Part of my heart burst lay in the fact that we, complete strangers, could connect and communicate in the way that humans are made to connect and communicate. We could relate through eyes unimpeded by creeping masks, through the sense of smell no longer cut off by two layers of cloth, through our mouths free to smile and be seen and be heard rather than muffled. It was the exchange of full facial expressions.


What got me was the simple fact that this group of elderly women, three of whom shared they’d been isolated in assisted living for months, could now gather not just as pairs six feet apart, but as a community close enough to feel each other’s warmth.


By now I’ve begun to forget the sense of connection that comes with gathering. Do you remember the energizing buzz of strangers elbow-to-elbow at a rock concert or movie theater? Or the thrill of thousands gathered for fireworks on a sunny 4th of July? Did we once gather 30 members of our family around the table for Thanksgiving?

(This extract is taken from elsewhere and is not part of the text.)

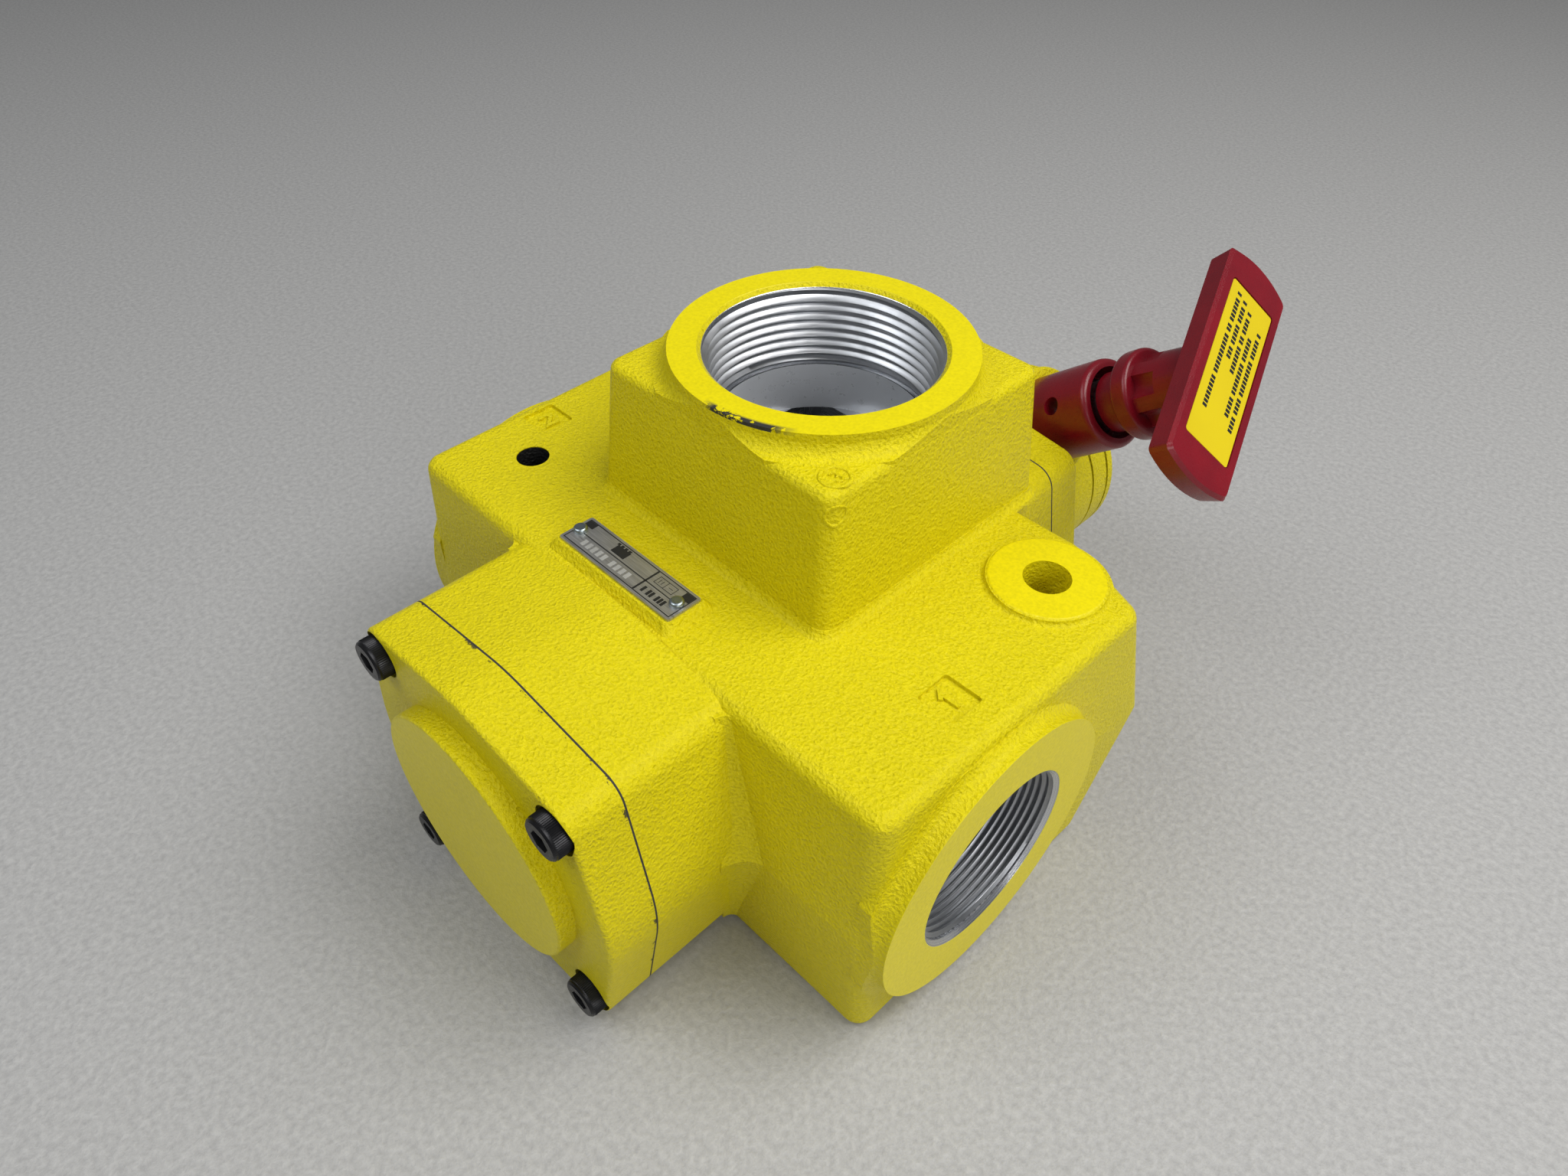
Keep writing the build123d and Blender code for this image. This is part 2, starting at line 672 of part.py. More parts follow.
ring_gasket = 1.2
cap_disc("pilot_gasket", PILOT_END_Y, ring_gasket, PILOT_R - 0.9, screw_r=2.8)
cap_disc("pilot_spacer_ring", PILOT_END_Y + ring_gasket, RING_THICK, PILOT_R, screw_r=2.8)
cap_gasket_y = PILOT_END_Y + ring_gasket + RING_THICK
cap_disc("rear_cap_gasket", cap_gasket_y, ring_gasket, PILOT_R - 0.9, screw_r=2.8)
cap_y = cap_gasket_y + ring_gasket
cap_disc("rear_cap", cap_y, CAP_END_Y - cap_y, PILOT_R, edge=2.5, screw_r=2.8)

rear_cap_screws = cap_screws(
    facing_rear(CAP_END_Y - 3.5), 4.3, 3.5, 2.5, CAP_END_Y - 3.5 - PILOT_END_Y + 4.4, 2.1,
    lambda: PolarLocations(PILOT_SCREW_CIRCLE, 4, start_angle=45 - HANDLE_TILT),
)
save(rear_cap_screws, "rear_cap_screws")

# ------------------------------------------------------------------ handle
def handle_disc(s_from, s_to, radius, mode=Mode.ADD):
    """A round step of the handle between two stations on its axis."""
    with BuildSketch(HANDLE.offset(s_from)) as section:
        Circle(radius)
    extrude(section.sketch, amount=s_to - s_from, mode=mode)


def cross_hole(station):
    """The padlock hole, square to the handle's axis."""
    lean = radians(LOCK_HOLE_LEAN)
    across_dir = (-sin(tilt) * sin(lean), -cos(lean), cos(tilt) * sin(lean))
    across = Plane(origin=HANDLE.from_local_coords((0, 0, station)), z_dir=across_dir)
    with BuildSketch(across) as hole:
        Circle(LOCK_HOLE_R)
    extrude(hole.sketch, amount=20, both=True, mode=Mode.SUBTRACT)


def edges_at(part, station, radius):
    """Circular edges of a handle piece at a station and about a radius."""
    found = []
    for edge in part.edges().filter_by(GeomType.CIRCLE):
        here = abs(HANDLE.to_local_coords(edge.arc_center).Z - station) < 0.01
        if here and abs(edge.radius - radius) < 0.01:
            found.append(edge)
    return found


with BuildPart() as handle_sleeve:
    handle_disc(SLEEVE_START, HANDLE_RIM, HANDLE_R)
    fillet(edges_at(handle_sleeve, HANDLE_RIM, HANDLE_R), 2.2)
    # dished end
    handle_disc(HANDLE_RIM - DISH_DEPTH, HANDLE_RIM, DISH_R, Mode.SUBTRACT)
    handle_disc(HANDLE_RIM - DISH_DEPTH - WIPER_THICK, HANDLE_RIM, WIPER_R, Mode.SUBTRACT)
    handle_disc(SLEEVE_START, HANDLE_RIM, SHAFT_R + RUN_GAP, Mode.SUBTRACT)
    cross_hole(LOCK_HOLE)
save(handle_sleeve, "handle_lock_sleeve")

with BuildPart() as shaft_wiper:
    handle_disc(HANDLE_RIM - DISH_DEPTH - WIPER_THICK, HANDLE_RIM - DISH_DEPTH, WIPER_R)
    handle_disc(HANDLE_RIM - DISH_DEPTH - WIPER_THICK, HANDLE_RIM, SHAFT_R + RUN_GAP, Mode.SUBTRACT)
save(shaft_wiper, "shaft_wiper_seal")

with BuildPart() as handle_shaft:
    handle_disc(SPOOL_START, SHAFT_END, SHAFT_R)
    handle_disc(SHAFT_END, STUD_END, STUD_R)
    # seal grooves of the pilot spool
    for groove in (3, 13):
        with BuildSketch(HANDLE.offset(groove)):
            Circle(SHAFT_R)
            Circle(SHAFT_R - 2.2, mode=Mode.SUBTRACT)
        extrude(amount=2.6, mode=Mode.SUBTRACT)
    # this hole lines up with the sleeve's when the handle is in
    cross_hole(LOCK_HOLE + HANDLE_TRAVEL)
save(handle_shaft, "handle_shaft")

o_ring("pilot_spool_seals", HANDLE, (4.3, 14.3), SHAFT_R - 1.1, 1.08)

with BuildPart() as grip_clip:
    handle_disc(STUD_END - 2.5, STUD_END - 1, STUD_R + 2)
    handle_disc(STUD_END - 2.5, STUD_END - 1, STUD_R, Mode.SUBTRACT)
save(grip_clip, "grip_retaining_clip")

turn = radians(TEE_TURN)
tee_long_dir = (-sin(tilt) * sin(turn), cos(turn), cos(tilt) * sin(turn))
TEE = Plane(origin=handle_origin, x_dir=tee_long_dir, z_dir=HANDLE.z_dir)


def tee_outline(grow):
    """The grip's outline: straight long sides and bowed ends."""
    half_long = TEE_LONG / 2 + grow
    half_wide = TEE_WIDE / 2 + grow
    with BuildSketch(Plane.XY) as outline:
        with BuildLine():
            corner_x = half_long - TEE_BULGE
            Line((-corner_x, half_wide), (corner_x, half_wide))
            ThreePointArc((corner_x, half_wide), (half_long, 0), (corner_x, -half_wide))
            Line((corner_x, -half_wide), (-corner_x, -half_wide))
            ThreePointArc((-corner_x, -half_wide), (-half_long, 0), (-corner_x, half_wide))
        make_face()
        fillet(outline.vertices(), 2)
    return outline.sketch


label_recess = 0.6
label_long, label_wide = 59.5, 22.0

with BuildPart() as tee_grip:
    handle_disc(SKIRT_START, FLANGE_START + 1, SKIRT_R)
    handle_disc(FLANGE_START, FLANGE_END, FLANGE_R)
    fillet(edges_at(tee_grip, FLANGE_START, FLANGE_R) + edges_at(tee_grip, FLANGE_END, FLANGE_R), 1.6)
    # neck, with scallops all round
    with BuildSketch(HANDLE.offset(FLANGE_END - 0.5)):
        Circle(12.6)
    with BuildSketch(HANDLE.offset(TEE_BACK + 0.5)):
        Circle(11.4)
    loft()
    with BuildSketch(HANDLE.offset(FLANGE_END)):
        with PolarLocations(15.2, 6, start_angle=TEE_TURN):
            Circle(5.2)
    extrude(amount=8.5, mode=Mode.SUBTRACT)
    # cross bar, thinner towards its back
    with BuildSketch(TEE.offset(TEE_BACK - 5)):
        add(tee_outline(-6.5))
    with BuildSketch(TEE.offset(TEE_BACK)):
        add(tee_outline(-0.8))
    loft()
    with BuildSketch(TEE.offset(TEE_BACK)):
        add(tee_outline(-0.8))
    with BuildSketch(TEE.offset(TEE_FACE - 1.2)):
        add(tee_outline(0))
    loft()
    with BuildSketch(TEE.offset(TEE_FACE - 1.2)):
        add(tee_outline(0))
    with BuildSketch(TEE.offset(TEE_FACE)):
        add(tee_outline(-1.0))
    loft()
    with BuildSketch(TEE.offset(TEE_FACE)):
        RectangleRounded(label_long + 0.8, label_wide + 0.8, 1.4)
    extrude(amount=-label_recess, mode=Mode.SUBTRACT)
    # blind bore for the shaft's stud, with room for its clip
    handle_disc(SKIRT_START - 1, SHAFT_END + RUN_GAP, SHAFT_R + RUN_GAP, Mode.SUBTRACT)
    handle_disc(SHAFT_END, STUD_END + 0.5, STUD_R + RUN_GAP, Mode.SUBTRACT)
    handle_disc(STUD_END - 3, STUD_END + 0.5, STUD_R + 2.3, Mode.SUBTRACT)
save(tee_grip, "tee_grip")

with BuildPart() as grip_label:
    with BuildSketch(TEE.offset(TEE_FACE - label_recess)):
        RectangleRounded(label_long, label_wide, 1.0)
    extrude(amount=0.35)
save(grip_label, "grip_label")

# -------------------------------------------------------------- name plate
with BuildPart() as name_plate:
    with BuildSketch(Plane.XY.offset(TAG_Z)):
        with Locations((TAG_X, TAG_Y)):
            RectangleRounded(TAG_LONG, TAG_WIDE, 0.8)
        with Locations(*TAG_SCREWS):
            Circle(TAG_SCREW_R, mode=Mode.SUBTRACT)
    extrude(amount=TAG_THICK)
save(name_plate, "name_plate")

with BuildPart() as drive_screws:
    with BuildSketch(Plane.XY.offset(TAG_Z + TAG_THICK)):
        with Locations(*TAG_SCREWS):
            Circle(2.3)
    extrude(amount=1.5)
    fillet(drive_screws.faces().sort_by(Axis.Z)[-2:].edges(), 0.9)
    with BuildSketch(Plane.XY.offset(TAG_Z + TAG_THICK)):
        with Locations(*TAG_SCREWS):
            Circle(TAG_SCREW_R)
    extrude(amount=-7)
save(drive_screws, "name_plate_drive_screws")
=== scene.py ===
import math

import bmesh
import bpy
from mathutils import Matrix, Vector


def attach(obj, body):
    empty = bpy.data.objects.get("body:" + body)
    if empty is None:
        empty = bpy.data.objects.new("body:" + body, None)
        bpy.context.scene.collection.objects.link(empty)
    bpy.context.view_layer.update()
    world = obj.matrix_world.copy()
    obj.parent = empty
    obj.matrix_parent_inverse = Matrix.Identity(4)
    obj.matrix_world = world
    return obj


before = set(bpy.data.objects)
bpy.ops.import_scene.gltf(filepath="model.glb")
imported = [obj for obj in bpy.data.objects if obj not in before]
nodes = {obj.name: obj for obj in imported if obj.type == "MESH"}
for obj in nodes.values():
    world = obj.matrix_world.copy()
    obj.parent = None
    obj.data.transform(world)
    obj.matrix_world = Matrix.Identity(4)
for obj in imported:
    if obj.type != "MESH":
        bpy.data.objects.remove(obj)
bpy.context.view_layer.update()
MM = 0.001

# ------------------------------------------------------------ places, in mm
TOP_PORT_Z, TOP_THREAD_R, TOP_THREAD_DEPTH = 163.0, 36.5, 28.0
END_PORT_X, END_THREAD_R, END_THREAD_DEPTH = 112.0, 30.2, 24.0
PORT_Y, PORT_Z = -38.6, 54.0
TOP_LEAD_IN, END_LEAD_IN = 1.6, 1.5
TOP_BORE_R, END_BORE_R, BORE_DEPTH = 33.3, 27.5, 45.0
INCH = 25.4
TOP_PITCH = INCH / 8
END_PITCH = INCH / 11.5
SPOOL_Z = 56.5
SCREW_PITCH, HEAD_R, HEAD_BACK_Y = 42.3, 6.5, -135.8
KNURL_START, KNURL_END = 0.3, 6.9
TAG = (-9.4, -72.2, 112.8)
HANDLE_TILT = math.radians(39)
TEE_TURN = math.radians(31)
HANDLE_Y, HANDLE_OFFSET = 100, 18.4
HANDLE_ORIGIN = Vector((
    -HANDLE_OFFSET * math.sin(HANDLE_TILT),
    HANDLE_Y,
    SPOOL_Z + HANDLE_OFFSET * math.cos(HANDLE_TILT),
))
HANDLE_DIR = Vector((math.cos(HANDLE_TILT), 0, math.sin(HANDLE_TILT)))
TEE_LONG_DIR = Vector((
    -math.sin(HANDLE_TILT) * math.sin(TEE_TURN),
    math.cos(TEE_TURN),
    math.cos(HANDLE_TILT) * math.sin(TEE_TURN),
))
TEE_FACE, LABEL_RECESS, LABEL_THICK = 121.5, 0.6, 0.35
LABEL_TOP = TEE_FACE - LABEL_RECESS + LABEL_THICK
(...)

Seeing elders reclaiming life en masse delivered me beyond hope into the sureness that we, as a nation and world, will soon arrive to a place beyond COVID. I will soon see my favorite artists play live. I will soon find myself sitting at family dining tables extended by end-to-end card tables.


I stopped so Posie could collect pets.


“We’re vaccinated too,” I trumpeted too, wondering if this will become our new way of greeting fellow humans. That I was also anointed by needle only made the smiles in the group wider.


“Isn’t this marvelous?” the ringleader beamed.

As I stood there unmasked, shooting the breeze about local flora and fauna rather than killer viruses, the sun came out over the trees and shined down on the path like a spotlight from heaven. The grass around us shined, the leaves shined, the blossoms shined, our bodies shined, suddenly illuminated in golden rays of light. Their smiles and mine did too, heralding the almost-but-not-yet-fully written end of this grim story:


“Stand close,” it will say. “Look me in the eyes, breathe the air I breathe, live outside of fear.”


If, for whatever reason, you can't and don't want to be vaccinated, I understand and I support your right to make the decision that's best for you. Vaccines are a deeply person question along with a communal question. I deal with it every day in my birth work.


But if you can, I hope you will. And then I hope you join some senior ladies under a warm, warm sun.